Going into winter do my favourite trout and halibut pellets still work, as I have been told that they may not be as effective once the water temperature starts to dip?
Dale Turner answers: “In a word, no. They really work better in the summer, warmer months when the oils they contain can leak and disperse in the water. These oils can congeal in cold, winter water temperatures and what’s more this and the pellets themselves aren’t that easy for the fish to digest when they’re metabolism is generally at its most low. When it comes to feed in winter it’s far better to look at easily digested baits, and you won’t get much better than the proven winter record held by Mainline Cell. A light scattering of perhaps just a dozen baits around a high attract hookbait is an awesome winter tactic (Milky Toffee pop-ups are the one). If you’d to use a little pellet then I would recommend the matching Cell Response Pellets. Just enough to make a golf ball sized PVA mesh bag to nick or the hook, or perhaps mixed with a few crushed and crumbed boilies to make-up a solid bag. The pellets could also be given a coating of Stick Mix Liquid in this case in the Cell flavour. Liquid that won’t congeal in cold water. As for the Response Pellets they are much high grade pellet than trout and halibut pellets without the high oil content. In fact, they are superb bait to include in bait approach the whole year through. Great for match the flavour of boilie and bulking them out, as well as an attractive addition to spod mixes and of course great for PVA bag presentations.”
Do particles still work in winter? Do you have any tips on which ones are best and how to use them?
John Kneebone says: “Yes, some particles can still be effective in winter, in fact a couple can suit this time of year very well, a little fresh hemp, but particularly Sweetcorn. As it’s nice and soft holds water and therefore can be digested or passed by the carp at a time when you can expect they’re appetite and metabolism to be at it’s lowest. I would therefore certainly avoid any feed that doesn’t hold that type of texture or digestibility such as any kind of nut. As it’s also easy for bait to go uneaten and rot on the lakebed in winter, perhaps spoiling a productive spot or area, I also be keeping a particle feed to a minimum. Unless of course the carp are really having it.

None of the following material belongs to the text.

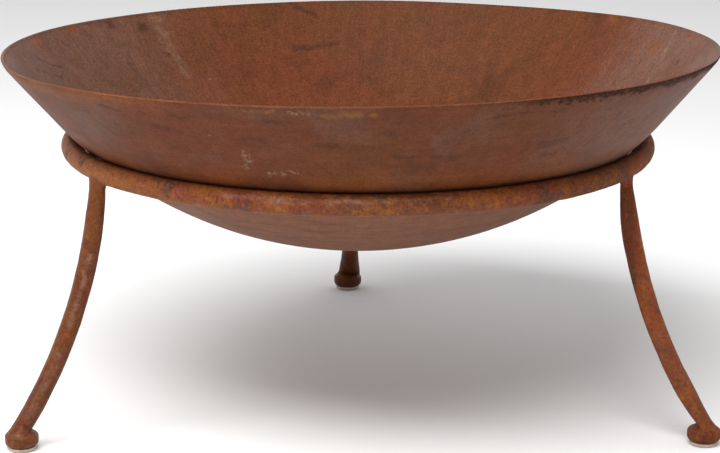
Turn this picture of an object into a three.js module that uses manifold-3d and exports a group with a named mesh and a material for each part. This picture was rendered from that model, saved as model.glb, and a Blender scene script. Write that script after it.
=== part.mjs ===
// A rusted steel fire bowl that rests loose in a three-legged ring stand, used as an open coal hearth.
// Millimetres, +Z up. The floor is z = 0, and the origin is the centre of the object's plan outline.

import * as THREE from "three";
import { mergeVertices } from "three/addons/utils/BufferGeometryUtils.js";
import Module from "manifold-3d";

const wasm = await Module();
wasm.setup();

// Driving dimensions of the bowl: a spun dish with a straight flared wall and a short steeper lip.
const RIM_RADIUS = 350;
const RIM_HEIGHT = 350;
const SHEET = 3;
const DISH_RADIUS = 401;
const WALL_SLOPE = radians(49.6);
const LIP_HEIGHT = 4.5;
const LIP_SLOPE = radians(70);
// The dish is part of a ball, so it can sit a little off level in the ring: right and front sides up.
const TILT_RIGHT = radians(0.65);
const TILT_FRONT = radians(1.1);

// Driving dimensions of the stand.
const RING_RADIUS = 282;
const RING_BAR = 20;
const LEG_BAR = 18;
const LEG_TOP_RADIUS = 284;
const LEG_TOP_LEAN = radians(3);
const FOOT_DIAMETER = 31.6;
const FOOT_HEIGHT = 14;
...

For me, the digestibility and ‘breakdown’ of a bait is key when the water temperatures drop in winter. So other baits will generally sit above particles in my bait list; quick breakdown pellets such as the Bloodworm Stik Pellet, a pellets that begins to swell and breakdown as soon as it hits the water. Giving off heaps of attraction, but they also resemble a red maggot in shape and size as they swell – so a good addition to another good winter feed. Groundbaits are another great winter bait, giving off masses of attraction from very little feed. The Active Groundbaits from Mainline actually contain ground particles, but are also great for carrying particles such as Sweetcorn in mixed balls of baits, as well as a liquid attractor. Again liquids like the Particle & Pellet Syrups are something that will give off a food signal and sending an attractive message to the fish throughout the water column from very little feed. Combine these liquids with a Groundbait, Sweetcorn plus a quick breakdown pellet and you really have the perfect winter feed!”